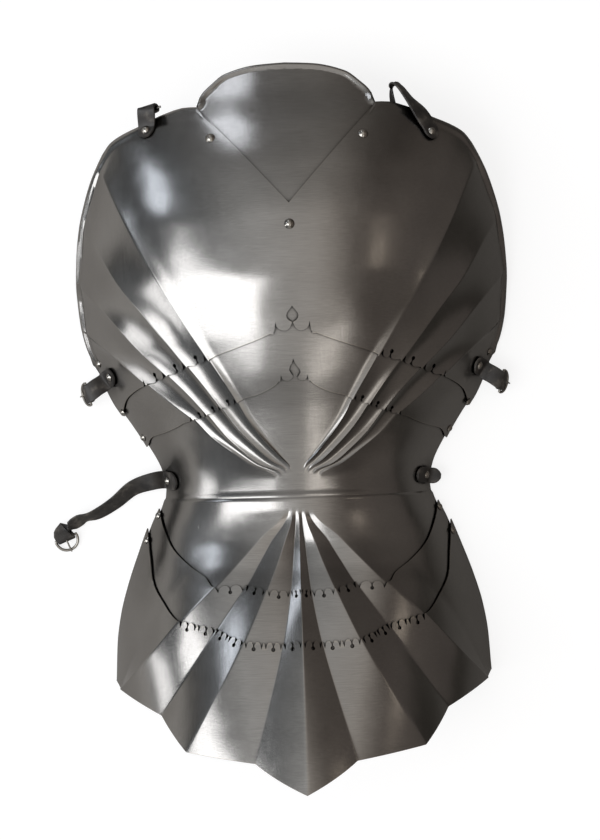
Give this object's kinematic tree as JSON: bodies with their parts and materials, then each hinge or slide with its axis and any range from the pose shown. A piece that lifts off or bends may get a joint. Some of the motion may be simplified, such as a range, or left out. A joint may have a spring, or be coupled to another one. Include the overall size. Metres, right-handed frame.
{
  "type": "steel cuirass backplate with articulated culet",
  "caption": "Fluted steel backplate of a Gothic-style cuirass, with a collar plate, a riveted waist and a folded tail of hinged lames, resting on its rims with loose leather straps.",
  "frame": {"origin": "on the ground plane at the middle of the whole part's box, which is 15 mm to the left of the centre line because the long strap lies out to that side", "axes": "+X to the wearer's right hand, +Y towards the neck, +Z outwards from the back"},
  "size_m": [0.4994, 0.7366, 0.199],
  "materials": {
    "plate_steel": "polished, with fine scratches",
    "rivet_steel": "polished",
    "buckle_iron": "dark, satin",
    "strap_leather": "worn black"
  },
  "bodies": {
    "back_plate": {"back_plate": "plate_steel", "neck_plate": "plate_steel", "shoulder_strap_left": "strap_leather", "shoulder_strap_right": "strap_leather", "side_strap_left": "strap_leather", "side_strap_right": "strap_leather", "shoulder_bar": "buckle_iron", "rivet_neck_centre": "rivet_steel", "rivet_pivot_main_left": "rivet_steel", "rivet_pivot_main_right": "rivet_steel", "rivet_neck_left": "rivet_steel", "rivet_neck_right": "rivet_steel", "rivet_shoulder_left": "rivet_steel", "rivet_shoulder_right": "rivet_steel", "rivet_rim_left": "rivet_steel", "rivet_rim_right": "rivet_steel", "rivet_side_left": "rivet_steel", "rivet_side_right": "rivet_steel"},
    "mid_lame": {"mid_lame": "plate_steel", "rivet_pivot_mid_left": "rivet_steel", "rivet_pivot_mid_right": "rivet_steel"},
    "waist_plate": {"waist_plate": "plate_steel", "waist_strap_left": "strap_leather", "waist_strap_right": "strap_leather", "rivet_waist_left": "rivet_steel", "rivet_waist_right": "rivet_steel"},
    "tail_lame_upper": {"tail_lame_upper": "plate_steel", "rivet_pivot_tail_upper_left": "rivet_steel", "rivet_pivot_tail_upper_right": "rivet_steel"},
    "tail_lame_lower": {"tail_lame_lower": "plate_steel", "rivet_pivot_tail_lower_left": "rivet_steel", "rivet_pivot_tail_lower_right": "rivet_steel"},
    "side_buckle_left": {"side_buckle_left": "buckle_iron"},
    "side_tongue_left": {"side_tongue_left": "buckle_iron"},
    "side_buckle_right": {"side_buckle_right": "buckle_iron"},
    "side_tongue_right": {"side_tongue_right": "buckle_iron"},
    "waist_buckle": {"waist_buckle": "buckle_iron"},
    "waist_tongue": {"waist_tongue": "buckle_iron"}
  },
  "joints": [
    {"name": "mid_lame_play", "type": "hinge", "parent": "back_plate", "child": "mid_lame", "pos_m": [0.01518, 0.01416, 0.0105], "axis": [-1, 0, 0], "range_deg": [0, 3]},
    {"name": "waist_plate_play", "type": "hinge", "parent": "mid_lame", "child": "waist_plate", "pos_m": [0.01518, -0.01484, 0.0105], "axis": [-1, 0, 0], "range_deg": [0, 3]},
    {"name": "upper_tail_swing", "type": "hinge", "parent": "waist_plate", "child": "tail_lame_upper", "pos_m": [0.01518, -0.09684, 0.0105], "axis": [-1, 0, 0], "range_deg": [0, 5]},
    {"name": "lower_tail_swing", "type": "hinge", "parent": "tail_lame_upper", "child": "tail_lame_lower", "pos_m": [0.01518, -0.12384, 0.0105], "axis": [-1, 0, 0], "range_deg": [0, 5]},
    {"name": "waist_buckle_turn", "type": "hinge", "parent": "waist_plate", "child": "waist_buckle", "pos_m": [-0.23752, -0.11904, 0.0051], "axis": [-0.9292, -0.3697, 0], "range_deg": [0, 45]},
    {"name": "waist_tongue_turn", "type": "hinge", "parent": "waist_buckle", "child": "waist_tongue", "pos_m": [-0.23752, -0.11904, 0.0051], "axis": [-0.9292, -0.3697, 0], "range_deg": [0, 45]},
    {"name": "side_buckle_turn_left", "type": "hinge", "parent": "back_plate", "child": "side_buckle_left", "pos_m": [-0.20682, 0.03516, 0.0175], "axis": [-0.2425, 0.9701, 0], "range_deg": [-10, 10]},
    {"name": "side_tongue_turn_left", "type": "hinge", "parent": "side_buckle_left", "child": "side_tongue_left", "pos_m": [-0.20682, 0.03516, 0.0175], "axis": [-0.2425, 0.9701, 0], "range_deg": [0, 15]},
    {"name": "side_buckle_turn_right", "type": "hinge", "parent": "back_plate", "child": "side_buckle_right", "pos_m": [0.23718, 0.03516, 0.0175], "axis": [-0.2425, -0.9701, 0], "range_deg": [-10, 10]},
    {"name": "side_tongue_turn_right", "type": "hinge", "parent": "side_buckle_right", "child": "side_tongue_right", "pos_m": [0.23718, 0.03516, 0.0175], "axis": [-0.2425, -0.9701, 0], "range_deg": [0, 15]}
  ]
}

================

TASK DETAILS -> Copy out the data shown above without altering anything.

OUTPUT BELOW ->
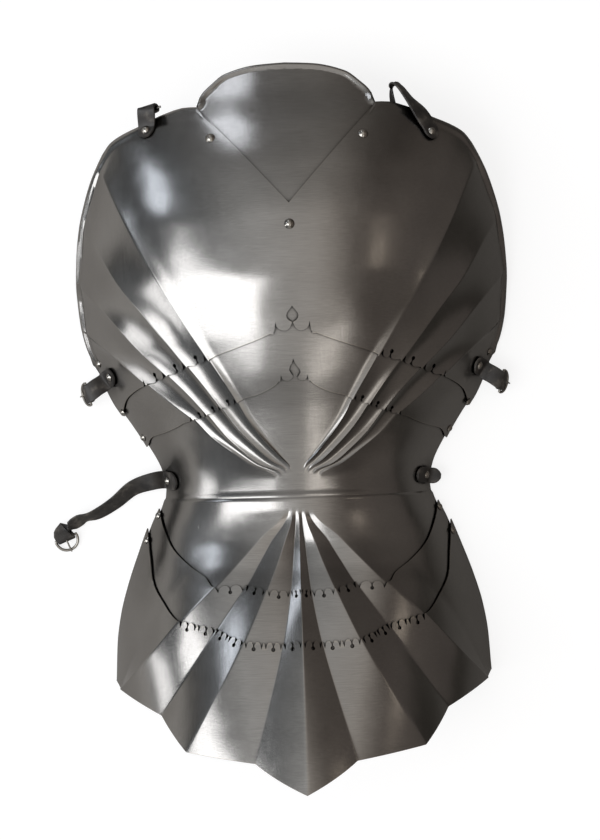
Give this object's kinematic tree as JSON: bodies with their parts and materials, then each hinge or slide with its axis and any range from the pose shown. A piece that lifts off or bends may get a joint. Some of the motion may be simplified, such as a range, or left out. A joint may have a spring, or be coupled to another one. Include the overall size. Metres, right-handed frame.
{
  "type": "steel cuirass backplate with articulated culet",
  "caption": "Fluted steel backplate of a Gothic-style cuirass, with a collar plate, a riveted waist and a folded tail of hinged lames, resting on its rims with loose leather straps.",
  "frame": {"origin": "on the ground plane at the middle of the whole part's box, which is 15 mm to the left of the centre line because the long strap lies out to that side", "axes": "+X to the wearer's right hand, +Y towards the neck, +Z outwards from the back"},
  "size_m": [0.4994, 0.7366, 0.199],
  "materials": {
    "plate_steel": "polished, with fine scratches",
    "rivet_steel": "polished",
    "buckle_iron": "dark, satin",
    "strap_leather": "worn black"
  },
  "bodies": {
    "back_plate": {"back_plate": "plate_steel", "neck_plate": "plate_steel", "shoulder_strap_left": "strap_leather", "shoulder_strap_right": "strap_leather", "side_strap_left": "strap_leather", "side_strap_right": "strap_leather", "shoulder_bar": "buckle_iron", "rivet_neck_centre": "rivet_steel", "rivet_pivot_main_left": "rivet_steel", "rivet_pivot_main_right": "rivet_steel", "rivet_neck_left": "rivet_steel", "rivet_neck_right": "rivet_steel", "rivet_shoulder_left": "rivet_steel", "rivet_shoulder_right": "rivet_steel", "rivet_rim_left": "rivet_steel", "rivet_rim_right": "rivet_steel", "rivet_side_left": "rivet_steel", "rivet_side_right": "rivet_steel"},
    "mid_lame": {"mid_lame": "plate_steel", "rivet_pivot_mid_left": "rivet_steel", "rivet_pivot_mid_right": "rivet_steel"},
    "waist_plate": {"waist_plate": "plate_steel", "waist_strap_left": "strap_leather", "waist_strap_right": "strap_leather", "rivet_waist_left": "rivet_steel", "rivet_waist_right": "rivet_steel"},
    "tail_lame_upper": {"tail_lame_upper": "plate_steel", "rivet_pivot_tail_upper_left": "rivet_steel", "rivet_pivot_tail_upper_right": "rivet_steel"},
    "tail_lame_lower": {"tail_lame_lower": "plate_steel", "rivet_pivot_tail_lower_left": "rivet_steel", "rivet_pivot_tail_lower_right": "rivet_steel"},
    "side_buckle_left": {"side_buckle_left": "buckle_iron"},
    "side_tongue_left": {"side_tongue_left": "buckle_iron"},
    "side_buckle_right": {"side_buckle_right": "buckle_iron"},
    "side_tongue_right": {"side_tongue_right": "buckle_iron"},
    "waist_buckle": {"waist_buckle": "buckle_iron"},
    "waist_tongue": {"waist_tongue": "buckle_iron"}
  },
  "joints": [
    {"name": "mid_lame_play", "type": "hinge", "parent": "back_plate", "child": "mid_lame", "pos_m": [0.01518, 0.01416, 0.0105], "axis": [-1, 0, 0], "range_deg": [0, 3]},
    {"name": "waist_plate_play", "type": "hinge", "parent": "mid_lame", "child": "waist_plate", "pos_m": [0.01518, -0.01484, 0.0105], "axis": [-1, 0, 0], "range_deg": [0, 3]},
    {"name": "upper_tail_swing", "type": "hinge", "parent": "waist_plate", "child": "tail_lame_upper", "pos_m": [0.01518, -0.09684, 0.0105], "axis": [-1, 0, 0], "range_deg": [0, 5]},
    {"name": "lower_tail_swing", "type": "hinge", "parent": "tail_lame_upper", "child": "tail_lame_lower", "pos_m": [0.01518, -0.12384, 0.0105], "axis": [-1, 0, 0], "range_deg": [0, 5]},
    {"name": "waist_buckle_turn", "type": "hinge", "parent": "waist_plate", "child": "waist_buckle", "pos_m": [-0.23752, -0.11904, 0.0051], "axis": [-0.9292, -0.3697, 0], "range_deg": [0, 45]},
    {"name": "waist_tongue_turn", "type": "hinge", "parent": "waist_buckle", "child": "waist_tongue", "pos_m": [-0.23752, -0.11904, 0.0051], "axis": [-0.9292, -0.3697, 0], "range_deg": [0, 45]},
    {"name": "side_buckle_turn_left", "type": "hinge", "parent": "back_plate", "child": "side_buckle_left", "pos_m": [-0.20682, 0.03516, 0.0175], "axis": [-0.2425, 0.9701, 0], "range_deg": [-10, 10]},
    {"name": "side_tongue_turn_left", "type": "hinge", "parent": "side_buckle_left", "child": "side_tongue_left", "pos_m": [-0.20682, 0.03516, 0.0175], "axis": [-0.2425, 0.9701, 0], "range_deg": [0, 15]},
    {"name": "side_buckle_turn_right", "type": "hinge", "parent": "back_plate", "child": "side_buckle_right", "pos_m": [0.23718, 0.03516, 0.0175], "axis": [-0.2425, -0.9701, 0], "range_deg": [-10, 10]},
    {"name": "side_tongue_turn_right", "type": "hinge", "parent": "side_buckle_right", "child": "side_tongue_right", "pos_m": [0.23718, 0.03516, 0.0175], "axis": [-0.2425, -0.9701, 0], "range_deg": [0, 15]}
  ]
}